Evocative and metaphoric it may be, but it’s a viscerally satisfying way to differentiate the cult novel from the bestseller, the merely popular, the truly weird. I’m particularly taken with the notion of the book as totem. Perhaps I’ve spent too much time on college campuses, but aren’t there always students (and professors, for that matter) that carry a particularly dog eaten copy of the cult book around with them? Doesn’t it become one of the ways that we identify our essential, unique identities (you know, the one that we share with 400,000 other people)? Aren’t those the ones with the characters that speak to us, make us right with the world, or at least explain the wrongness of the world and our own alienation?

Having said that, the Telegraph list can’t help but disappoint. To their credit, it’s a staunchly historical and multi-national list (including The Sorrows of Young Werther and Fear and Loathing in Las Vegas—I don’t know how many other categories can claim that). It’s multi-genre as well, featuring self-help books, novels, and philosophical tomes (Godel Escher Bach? I dragged a copy of that around with me for years before I gave up).
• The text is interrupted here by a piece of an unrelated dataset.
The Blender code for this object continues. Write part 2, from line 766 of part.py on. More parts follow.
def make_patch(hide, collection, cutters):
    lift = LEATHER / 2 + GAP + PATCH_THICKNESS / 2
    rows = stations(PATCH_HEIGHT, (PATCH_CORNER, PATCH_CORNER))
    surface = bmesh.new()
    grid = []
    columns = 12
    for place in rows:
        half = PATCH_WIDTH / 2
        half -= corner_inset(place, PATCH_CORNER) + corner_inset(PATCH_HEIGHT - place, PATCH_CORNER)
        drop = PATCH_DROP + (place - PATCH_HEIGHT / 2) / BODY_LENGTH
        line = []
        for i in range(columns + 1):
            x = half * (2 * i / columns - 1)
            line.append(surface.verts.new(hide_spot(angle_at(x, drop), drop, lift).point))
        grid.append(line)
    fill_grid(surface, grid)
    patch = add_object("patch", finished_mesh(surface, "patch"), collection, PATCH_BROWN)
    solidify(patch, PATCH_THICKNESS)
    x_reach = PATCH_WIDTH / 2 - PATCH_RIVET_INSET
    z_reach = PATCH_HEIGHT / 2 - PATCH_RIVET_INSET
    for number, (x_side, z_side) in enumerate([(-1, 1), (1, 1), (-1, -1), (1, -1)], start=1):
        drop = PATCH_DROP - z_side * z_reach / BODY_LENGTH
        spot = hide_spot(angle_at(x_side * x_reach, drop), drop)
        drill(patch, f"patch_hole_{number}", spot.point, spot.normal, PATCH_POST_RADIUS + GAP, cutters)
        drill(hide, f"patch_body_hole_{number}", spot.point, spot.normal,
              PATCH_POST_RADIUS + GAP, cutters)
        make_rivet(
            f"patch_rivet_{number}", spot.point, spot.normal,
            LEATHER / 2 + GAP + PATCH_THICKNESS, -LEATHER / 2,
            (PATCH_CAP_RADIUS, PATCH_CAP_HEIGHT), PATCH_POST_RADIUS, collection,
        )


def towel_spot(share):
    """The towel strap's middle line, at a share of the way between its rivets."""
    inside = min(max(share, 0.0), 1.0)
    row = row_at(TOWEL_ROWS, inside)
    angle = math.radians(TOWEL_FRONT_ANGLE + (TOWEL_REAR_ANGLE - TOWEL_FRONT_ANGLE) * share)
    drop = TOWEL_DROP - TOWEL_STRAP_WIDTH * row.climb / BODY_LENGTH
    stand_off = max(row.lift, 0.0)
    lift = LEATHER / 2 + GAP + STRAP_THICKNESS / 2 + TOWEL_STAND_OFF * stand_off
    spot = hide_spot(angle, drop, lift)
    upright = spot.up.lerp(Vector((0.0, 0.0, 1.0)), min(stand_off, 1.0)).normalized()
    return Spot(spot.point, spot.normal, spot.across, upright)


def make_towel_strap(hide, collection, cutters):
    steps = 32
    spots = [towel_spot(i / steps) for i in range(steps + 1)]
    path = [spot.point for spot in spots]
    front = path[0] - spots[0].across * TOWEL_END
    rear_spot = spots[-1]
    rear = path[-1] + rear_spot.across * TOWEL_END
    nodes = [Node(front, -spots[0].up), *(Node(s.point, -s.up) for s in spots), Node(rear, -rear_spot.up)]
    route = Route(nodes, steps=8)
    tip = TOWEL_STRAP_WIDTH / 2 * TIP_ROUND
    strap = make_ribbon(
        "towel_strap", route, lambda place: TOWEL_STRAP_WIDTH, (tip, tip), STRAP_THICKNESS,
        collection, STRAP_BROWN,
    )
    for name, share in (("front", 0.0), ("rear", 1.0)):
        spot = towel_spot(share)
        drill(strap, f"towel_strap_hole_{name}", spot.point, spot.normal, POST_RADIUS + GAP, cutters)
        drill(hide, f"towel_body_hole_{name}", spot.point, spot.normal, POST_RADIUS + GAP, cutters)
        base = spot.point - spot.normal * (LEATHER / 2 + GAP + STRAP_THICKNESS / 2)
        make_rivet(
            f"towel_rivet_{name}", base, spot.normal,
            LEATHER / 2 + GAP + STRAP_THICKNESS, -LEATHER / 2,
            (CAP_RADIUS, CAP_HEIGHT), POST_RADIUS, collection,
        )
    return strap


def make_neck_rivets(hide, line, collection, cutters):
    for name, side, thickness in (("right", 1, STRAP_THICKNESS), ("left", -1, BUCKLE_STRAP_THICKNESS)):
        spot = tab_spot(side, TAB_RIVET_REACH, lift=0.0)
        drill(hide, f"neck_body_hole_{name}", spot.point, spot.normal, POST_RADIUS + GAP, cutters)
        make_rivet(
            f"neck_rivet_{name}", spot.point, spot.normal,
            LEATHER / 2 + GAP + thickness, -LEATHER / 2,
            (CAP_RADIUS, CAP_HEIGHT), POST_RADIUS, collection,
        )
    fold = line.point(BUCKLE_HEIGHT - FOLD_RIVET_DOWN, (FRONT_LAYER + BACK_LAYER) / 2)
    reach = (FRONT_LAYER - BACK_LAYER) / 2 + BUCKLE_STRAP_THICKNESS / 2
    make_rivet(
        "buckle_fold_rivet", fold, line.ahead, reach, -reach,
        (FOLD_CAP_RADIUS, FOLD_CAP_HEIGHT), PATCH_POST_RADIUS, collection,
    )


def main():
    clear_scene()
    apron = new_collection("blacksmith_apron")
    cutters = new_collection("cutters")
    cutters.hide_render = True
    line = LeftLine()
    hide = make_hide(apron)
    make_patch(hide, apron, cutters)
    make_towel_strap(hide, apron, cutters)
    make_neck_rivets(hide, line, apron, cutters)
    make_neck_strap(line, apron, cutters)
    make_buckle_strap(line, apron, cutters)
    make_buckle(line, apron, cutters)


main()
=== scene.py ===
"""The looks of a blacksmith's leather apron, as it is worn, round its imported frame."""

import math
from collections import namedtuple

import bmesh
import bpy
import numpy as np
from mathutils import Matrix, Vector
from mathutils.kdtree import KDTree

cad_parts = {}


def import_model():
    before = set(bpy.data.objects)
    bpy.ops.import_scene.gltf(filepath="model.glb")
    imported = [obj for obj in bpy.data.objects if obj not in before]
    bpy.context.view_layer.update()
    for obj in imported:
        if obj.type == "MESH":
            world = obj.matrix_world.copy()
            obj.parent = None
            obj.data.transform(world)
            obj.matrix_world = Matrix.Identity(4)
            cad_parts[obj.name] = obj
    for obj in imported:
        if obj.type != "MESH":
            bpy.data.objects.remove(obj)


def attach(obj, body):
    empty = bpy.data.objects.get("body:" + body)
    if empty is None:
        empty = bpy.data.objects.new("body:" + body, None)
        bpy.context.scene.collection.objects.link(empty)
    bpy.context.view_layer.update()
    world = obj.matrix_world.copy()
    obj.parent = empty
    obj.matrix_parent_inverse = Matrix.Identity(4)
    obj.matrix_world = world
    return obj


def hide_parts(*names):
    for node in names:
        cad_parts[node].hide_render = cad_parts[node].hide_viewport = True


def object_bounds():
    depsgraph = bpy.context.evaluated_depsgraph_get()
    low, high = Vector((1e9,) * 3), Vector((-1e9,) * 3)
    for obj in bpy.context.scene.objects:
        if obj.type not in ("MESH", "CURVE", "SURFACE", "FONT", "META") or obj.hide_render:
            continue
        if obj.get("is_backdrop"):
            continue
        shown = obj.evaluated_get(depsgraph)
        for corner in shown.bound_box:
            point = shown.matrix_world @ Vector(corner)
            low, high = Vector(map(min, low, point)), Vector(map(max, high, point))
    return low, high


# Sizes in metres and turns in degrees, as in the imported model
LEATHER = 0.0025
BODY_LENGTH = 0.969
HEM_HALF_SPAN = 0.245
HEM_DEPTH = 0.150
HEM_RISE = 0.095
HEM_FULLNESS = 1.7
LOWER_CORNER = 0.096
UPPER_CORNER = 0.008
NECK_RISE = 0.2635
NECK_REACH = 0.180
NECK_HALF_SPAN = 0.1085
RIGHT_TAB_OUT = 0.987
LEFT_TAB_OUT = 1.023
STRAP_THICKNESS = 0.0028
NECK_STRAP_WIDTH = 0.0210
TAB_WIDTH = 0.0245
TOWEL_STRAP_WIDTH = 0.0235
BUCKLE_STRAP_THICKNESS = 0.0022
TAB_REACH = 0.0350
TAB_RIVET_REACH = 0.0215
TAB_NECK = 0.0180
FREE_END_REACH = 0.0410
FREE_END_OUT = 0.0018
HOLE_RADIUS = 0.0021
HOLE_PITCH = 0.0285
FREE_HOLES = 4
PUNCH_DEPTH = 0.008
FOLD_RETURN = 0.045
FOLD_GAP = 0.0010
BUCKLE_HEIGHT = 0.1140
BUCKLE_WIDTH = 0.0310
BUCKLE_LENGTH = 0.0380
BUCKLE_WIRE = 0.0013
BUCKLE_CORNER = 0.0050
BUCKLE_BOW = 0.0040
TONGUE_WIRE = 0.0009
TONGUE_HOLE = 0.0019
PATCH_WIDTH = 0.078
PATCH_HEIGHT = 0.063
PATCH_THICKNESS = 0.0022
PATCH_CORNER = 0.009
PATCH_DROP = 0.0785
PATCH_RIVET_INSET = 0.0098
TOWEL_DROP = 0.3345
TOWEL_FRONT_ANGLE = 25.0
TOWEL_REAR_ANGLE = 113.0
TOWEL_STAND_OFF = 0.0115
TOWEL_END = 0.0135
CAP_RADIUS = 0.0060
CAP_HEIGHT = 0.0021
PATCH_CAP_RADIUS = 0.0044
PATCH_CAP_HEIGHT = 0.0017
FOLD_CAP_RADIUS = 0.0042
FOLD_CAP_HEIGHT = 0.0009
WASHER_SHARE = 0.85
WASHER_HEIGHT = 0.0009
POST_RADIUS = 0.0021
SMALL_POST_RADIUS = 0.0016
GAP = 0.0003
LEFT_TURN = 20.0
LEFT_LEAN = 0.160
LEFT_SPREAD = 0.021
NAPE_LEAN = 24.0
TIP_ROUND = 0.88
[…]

But the scope robs it of something too; perhaps it’s modern resonance? Were 19th century cult readers—even if they did off themselves in a tribute to Goethe—like 1960’s drug-addled cult readers? Is every cult the same?

For this reader, the comments become the saving grace of the list. Give them a read, and you’ll find yourself testing your own definition of “cult.” The Lovely Bones? Um, no. It was beautiful and sad and a page-turner, but not a cult classic. Fight Club or Trainspotting? Now you’re talking. It’s become a cliche, now, for sure, but it’s almost impossible to read Fight Club without getting sucked into it as a world view. It’s insanely quotable too—maybe in the future we WILL all be wearing leather clothes… While I’m not a huge Philip Dick fan, he certainly deserves a place. And to the commenter who asks whether a book that’s assigned for high school reading can be counted (we’re looking at you, To Kill a Mockingbird), I can only say amen.